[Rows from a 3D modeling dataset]
-------

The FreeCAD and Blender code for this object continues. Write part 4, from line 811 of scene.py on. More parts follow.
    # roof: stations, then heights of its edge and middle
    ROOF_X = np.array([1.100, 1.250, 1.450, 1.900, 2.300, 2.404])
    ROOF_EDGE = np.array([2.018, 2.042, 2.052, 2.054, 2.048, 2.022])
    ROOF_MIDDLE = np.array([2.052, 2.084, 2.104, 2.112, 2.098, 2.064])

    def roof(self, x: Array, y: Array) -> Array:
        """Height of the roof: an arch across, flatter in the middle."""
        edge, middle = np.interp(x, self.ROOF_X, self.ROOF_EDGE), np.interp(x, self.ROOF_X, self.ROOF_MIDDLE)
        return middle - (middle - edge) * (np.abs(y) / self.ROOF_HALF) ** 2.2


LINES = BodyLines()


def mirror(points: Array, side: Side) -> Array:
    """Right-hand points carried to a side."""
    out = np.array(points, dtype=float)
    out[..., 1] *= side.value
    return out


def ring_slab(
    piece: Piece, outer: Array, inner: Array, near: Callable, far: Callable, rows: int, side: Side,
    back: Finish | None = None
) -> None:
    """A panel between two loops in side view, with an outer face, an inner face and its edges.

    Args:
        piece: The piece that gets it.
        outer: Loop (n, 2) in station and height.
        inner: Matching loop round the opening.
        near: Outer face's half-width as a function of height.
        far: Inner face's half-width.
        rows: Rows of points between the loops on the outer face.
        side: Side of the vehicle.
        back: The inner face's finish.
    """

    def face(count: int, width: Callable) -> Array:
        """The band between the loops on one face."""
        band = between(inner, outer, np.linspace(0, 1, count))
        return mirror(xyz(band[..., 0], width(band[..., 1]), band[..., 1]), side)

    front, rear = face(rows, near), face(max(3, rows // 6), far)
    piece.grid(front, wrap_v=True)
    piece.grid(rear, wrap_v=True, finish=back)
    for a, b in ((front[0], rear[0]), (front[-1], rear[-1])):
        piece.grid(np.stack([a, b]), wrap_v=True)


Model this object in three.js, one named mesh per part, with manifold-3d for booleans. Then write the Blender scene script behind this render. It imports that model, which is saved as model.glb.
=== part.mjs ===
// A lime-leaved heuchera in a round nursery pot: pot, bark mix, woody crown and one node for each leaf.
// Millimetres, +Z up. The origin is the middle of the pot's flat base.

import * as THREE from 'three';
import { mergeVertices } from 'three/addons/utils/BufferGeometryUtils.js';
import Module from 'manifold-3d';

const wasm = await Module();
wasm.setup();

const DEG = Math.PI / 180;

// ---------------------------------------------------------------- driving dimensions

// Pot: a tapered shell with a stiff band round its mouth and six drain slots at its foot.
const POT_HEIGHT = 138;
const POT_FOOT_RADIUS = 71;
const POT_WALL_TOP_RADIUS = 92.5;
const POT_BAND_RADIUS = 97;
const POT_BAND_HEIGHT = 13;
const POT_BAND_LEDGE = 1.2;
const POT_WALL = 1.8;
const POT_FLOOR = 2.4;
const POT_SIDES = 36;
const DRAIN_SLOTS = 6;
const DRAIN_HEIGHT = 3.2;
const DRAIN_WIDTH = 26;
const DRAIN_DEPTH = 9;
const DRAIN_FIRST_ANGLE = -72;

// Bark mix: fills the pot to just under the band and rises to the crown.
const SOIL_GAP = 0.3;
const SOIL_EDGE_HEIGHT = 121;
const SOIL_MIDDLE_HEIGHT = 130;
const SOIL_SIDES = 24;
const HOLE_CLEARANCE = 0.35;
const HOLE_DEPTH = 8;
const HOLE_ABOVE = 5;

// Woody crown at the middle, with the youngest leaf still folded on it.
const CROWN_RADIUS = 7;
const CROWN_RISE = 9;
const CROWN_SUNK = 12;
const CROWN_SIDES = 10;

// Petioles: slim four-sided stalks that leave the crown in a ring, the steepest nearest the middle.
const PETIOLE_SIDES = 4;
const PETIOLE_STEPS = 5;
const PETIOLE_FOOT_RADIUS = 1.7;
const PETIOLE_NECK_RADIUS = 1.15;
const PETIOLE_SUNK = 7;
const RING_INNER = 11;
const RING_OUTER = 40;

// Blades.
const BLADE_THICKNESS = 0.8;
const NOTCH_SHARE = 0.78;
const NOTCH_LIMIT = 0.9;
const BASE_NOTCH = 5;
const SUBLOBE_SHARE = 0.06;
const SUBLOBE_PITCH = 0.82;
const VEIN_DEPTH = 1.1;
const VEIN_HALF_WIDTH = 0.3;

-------

**Given request**
Provide an exact reproduction of all the entries shown above.

**Answer below**
The FreeCAD and Blender code for this object continues. Write part 4, from line 811 of scene.py on. More parts follow.
    # roof: stations, then heights of its edge and middle
    ROOF_X = np.array([1.100, 1.250, 1.450, 1.900, 2.300, 2.404])
    ROOF_EDGE = np.array([2.018, 2.042, 2.052, 2.054, 2.048, 2.022])
    ROOF_MIDDLE = np.array([2.052, 2.084, 2.104, 2.112, 2.098, 2.064])

    def roof(self, x: Array, y: Array) -> Array:
        """Height of the roof: an arch across, flatter in the middle."""
        edge, middle = np.interp(x, self.ROOF_X, self.ROOF_EDGE), np.interp(x, self.ROOF_X, self.ROOF_MIDDLE)
        return middle - (middle - edge) * (np.abs(y) / self.ROOF_HALF) ** 2.2


LINES = BodyLines()


def mirror(points: Array, side: Side) -> Array:
    """Right-hand points carried to a side."""
    out = np.array(points, dtype=float)
    out[..., 1] *= side.value
    return out


def ring_slab(
    piece: Piece, outer: Array, inner: Array, near: Callable, far: Callable, rows: int, side: Side,
    back: Finish | None = None
) -> None:
    """A panel between two loops in side view, with an outer face, an inner face and its edges.

    Args:
        piece: The piece that gets it.
        outer: Loop (n, 2) in station and height.
        inner: Matching loop round the opening.
        near: Outer face's half-width as a function of height.
        far: Inner face's half-width.
        rows: Rows of points between the loops on the outer face.
        side: Side of the vehicle.
        back: The inner face's finish.
    """

    def face(count: int, width: Callable) -> Array:
        """The band between the loops on one face."""
        band = between(inner, outer, np.linspace(0, 1, count))
        return mirror(xyz(band[..., 0], width(band[..., 1]), band[..., 1]), side)

    front, rear = face(rows, near), face(max(3, rows // 6), far)
    piece.grid(front, wrap_v=True)
    piece.grid(rear, wrap_v=True, finish=back)
    for a, b in ((front[0], rear[0]), (front[-1], rear[-1])):
        piece.grid(np.stack([a, b]), wrap_v=True)


Model this object in three.js, one named mesh per part, with manifold-3d for booleans. Then write the Blender scene script behind this render. It imports that model, which is saved as model.glb.
=== part.mjs ===
// A lime-leaved heuchera in a round nursery pot: pot, bark mix, woody crown and one node for each leaf.
// Millimetres, +Z up. The origin is the middle of the pot's flat base.

import * as THREE from 'three';
import { mergeVertices } from 'three/addons/utils/BufferGeometryUtils.js';
import Module from 'manifold-3d';

const wasm = await Module();
wasm.setup();

const DEG = Math.PI / 180;

// ---------------------------------------------------------------- driving dimensions

// Pot: a tapered shell with a stiff band round its mouth and six drain slots at its foot.
const POT_HEIGHT = 138;
const POT_FOOT_RADIUS = 71;
const POT_WALL_TOP_RADIUS = 92.5;
const POT_BAND_RADIUS = 97;
const POT_BAND_HEIGHT = 13;
const POT_BAND_LEDGE = 1.2;
const POT_WALL = 1.8;
const POT_FLOOR = 2.4;
const POT_SIDES = 36;
const DRAIN_SLOTS = 6;
const DRAIN_HEIGHT = 3.2;
const DRAIN_WIDTH = 26;
const DRAIN_DEPTH = 9;
const DRAIN_FIRST_ANGLE = -72;

// Bark mix: fills the pot to just under the band and rises to the crown.
const SOIL_GAP = 0.3;
const SOIL_EDGE_HEIGHT = 121;
const SOIL_MIDDLE_HEIGHT = 130;
const SOIL_SIDES = 24;
const HOLE_CLEARANCE = 0.35;
const HOLE_DEPTH = 8;
const HOLE_ABOVE = 5;

// Woody crown at the middle, with the youngest leaf still folded on it.
const CROWN_RADIUS = 7;
const CROWN_RISE = 9;
const CROWN_SUNK = 12;
const CROWN_SIDES = 10;

// Petioles: slim four-sided stalks that leave the crown in a ring, the steepest nearest the middle.
const PETIOLE_SIDES = 4;
const PETIOLE_STEPS = 5;
const PETIOLE_FOOT_RADIUS = 1.7;
const PETIOLE_NECK_RADIUS = 1.15;
const PETIOLE_SUNK = 7;
const RING_INNER = 11;
const RING_OUTER = 40;

// Blades.
const BLADE_THICKNESS = 0.8;
const NOTCH_SHARE = 0.78;
const NOTCH_LIMIT = 0.9;
const BASE_NOTCH = 5;
const SUBLOBE_SHARE = 0.06;
const SUBLOBE_PITCH = 0.82;
const VEIN_DEPTH = 1.1;
const VEIN_HALF_WIDTH = 0.3;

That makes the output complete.